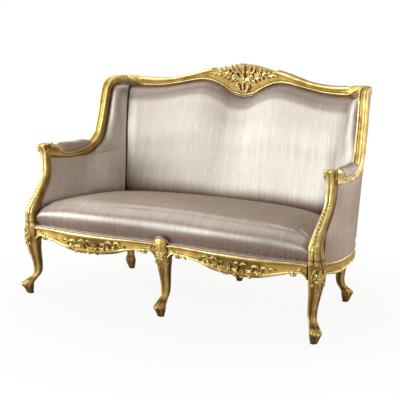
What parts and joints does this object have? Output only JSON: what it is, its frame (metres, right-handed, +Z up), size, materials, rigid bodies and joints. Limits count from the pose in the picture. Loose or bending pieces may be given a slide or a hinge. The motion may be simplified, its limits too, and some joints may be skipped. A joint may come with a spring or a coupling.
{
  "type": "cabriole sofa",
  "caption": "Upholstered settee with a carved serpentine top rail, wings, padded arms and cabriole legs, its frame, joints, webbing and covers as separate parts",
  "frame": {"origin": "middle of the footprint's bounding box, on the floor", "axes": "+X to the sitter's left, which is the right-hand side seen from the front; +Y to the rear; +Z up; metres"},
  "size_m": [1.4776, 0.7811, 1.031],
  "materials": {
    "gilt_wood": "carved hardwood, gilded and antiqued",
    "frame_wood": "plain beech, unfinished inside the upholstery",
    "silk": "slubbed silk in a silvery mauve taupe over foam and wadding",
    "piping": "covered piping cord",
    "webbing": "woven jute webbing and hessian",
    "lining": "black lining cloth",
    "screw_steel": "zinc plated",
    "glide": "dark nail-on glides"
  },
  "bodies": {
    "root": {"leg_front_left": "gilt_wood", "leg_front_middle": "gilt_wood", "leg_front_right": "gilt_wood", "leg_rear_left": "gilt_wood", "leg_rear_middle": "gilt_wood", "leg_rear_right": "gilt_wood", "foot_glides": "glide", "front_rail_left": "gilt_wood", "front_rail_right": "gilt_wood", "side_rail_left": "gilt_wood", "side_rail_right": "gilt_wood", "back_rail_left": "gilt_wood", "back_rail_right": "gilt_wood", "arm_post_left": "gilt_wood", "arm_post_right": "gilt_wood", "arm_rail_left": "gilt_wood", "arm_rail_right": "gilt_wood", "wing_rail_left": "gilt_wood", "wing_rail_right": "gilt_wood", "crest_rail": "gilt_wood", "knee_leaf": "gilt_wood", "back_stile_left": "frame_wood", "back_stile_right": "frame_wood", "back_stile_middle": "frame_wood", "back_tacking_rail": "frame_wood", "seat_stretcher": "frame_wood", "corner_blocks": "frame_wood", "corner_screws": "screw_steel", "frame_dowels": "frame_wood", "seat_webbing": "webbing", "seat_hessian": "webbing", "seat_pad": "silk", "seat_piping": "piping", "back_webbing": "webbing", "back_pad": "silk", "side_pad_left": "silk", "side_pad_right": "silk", "wing_pad_left": "silk", "wing_pad_right": "silk", "arm_pad_left": "silk", "arm_pad_right": "silk", "outer_side_left": "silk", "outer_side_right": "silk", "outer_back": "silk", "dust_cover": "lining"}
  },
  "joints": []
}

+-------+

**Exercise objective:**
All of the data needs to be reproduced exactly, with no line missing.

**Solution below:**
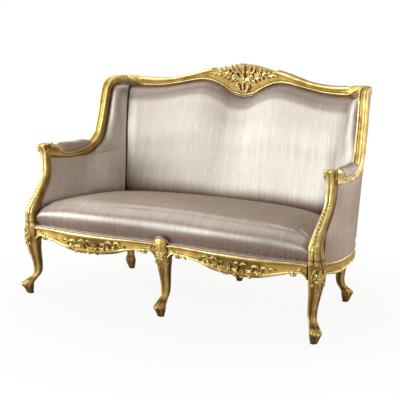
What parts and joints does this object have? Output only JSON: what it is, its frame (metres, right-handed, +Z up), size, materials, rigid bodies and joints. Limits count from the pose in the picture. Loose or bending pieces may be given a slide or a hinge. The motion may be simplified, its limits too, and some joints may be skipped. A joint may come with a spring or a coupling.
{
  "type": "cabriole sofa",
  "caption": "Upholstered settee with a carved serpentine top rail, wings, padded arms and cabriole legs, its frame, joints, webbing and covers as separate parts",
  "frame": {"origin": "middle of the footprint's bounding box, on the floor", "axes": "+X to the sitter's left, which is the right-hand side seen from the front; +Y to the rear; +Z up; metres"},
  "size_m": [1.4776, 0.7811, 1.031],
  "materials": {
    "gilt_wood": "carved hardwood, gilded and antiqued",
    "frame_wood": "plain beech, unfinished inside the upholstery",
    "silk": "slubbed silk in a silvery mauve taupe over foam and wadding",
    "piping": "covered piping cord",
    "webbing": "woven jute webbing and hessian",
    "lining": "black lining cloth",
    "screw_steel": "zinc plated",
    "glide": "dark nail-on glides"
  },
  "bodies": {
    "root": {"leg_front_left": "gilt_wood", "leg_front_middle": "gilt_wood", "leg_front_right": "gilt_wood", "leg_rear_left": "gilt_wood", "leg_rear_middle": "gilt_wood", "leg_rear_right": "gilt_wood", "foot_glides": "glide", "front_rail_left": "gilt_wood", "front_rail_right": "gilt_wood", "side_rail_left": "gilt_wood", "side_rail_right": "gilt_wood", "back_rail_left": "gilt_wood", "back_rail_right": "gilt_wood", "arm_post_left": "gilt_wood", "arm_post_right": "gilt_wood", "arm_rail_left": "gilt_wood", "arm_rail_right": "gilt_wood", "wing_rail_left": "gilt_wood", "wing_rail_right": "gilt_wood", "crest_rail": "gilt_wood", "knee_leaf": "gilt_wood", "back_stile_left": "frame_wood", "back_stile_right": "frame_wood", "back_stile_middle": "frame_wood", "back_tacking_rail": "frame_wood", "seat_stretcher": "frame_wood", "corner_blocks": "frame_wood", "corner_screws": "screw_steel", "frame_dowels": "frame_wood", "seat_webbing": "webbing", "seat_hessian": "webbing", "seat_pad": "silk", "seat_piping": "piping", "back_webbing": "webbing", "back_pad": "silk", "side_pad_left": "silk", "side_pad_right": "silk", "wing_pad_left": "silk", "wing_pad_right": "silk", "arm_pad_left": "silk", "arm_pad_right": "silk", "outer_side_left": "silk", "outer_side_right": "silk", "outer_back": "silk", "dust_cover": "lining"}
  },
  "joints": []
}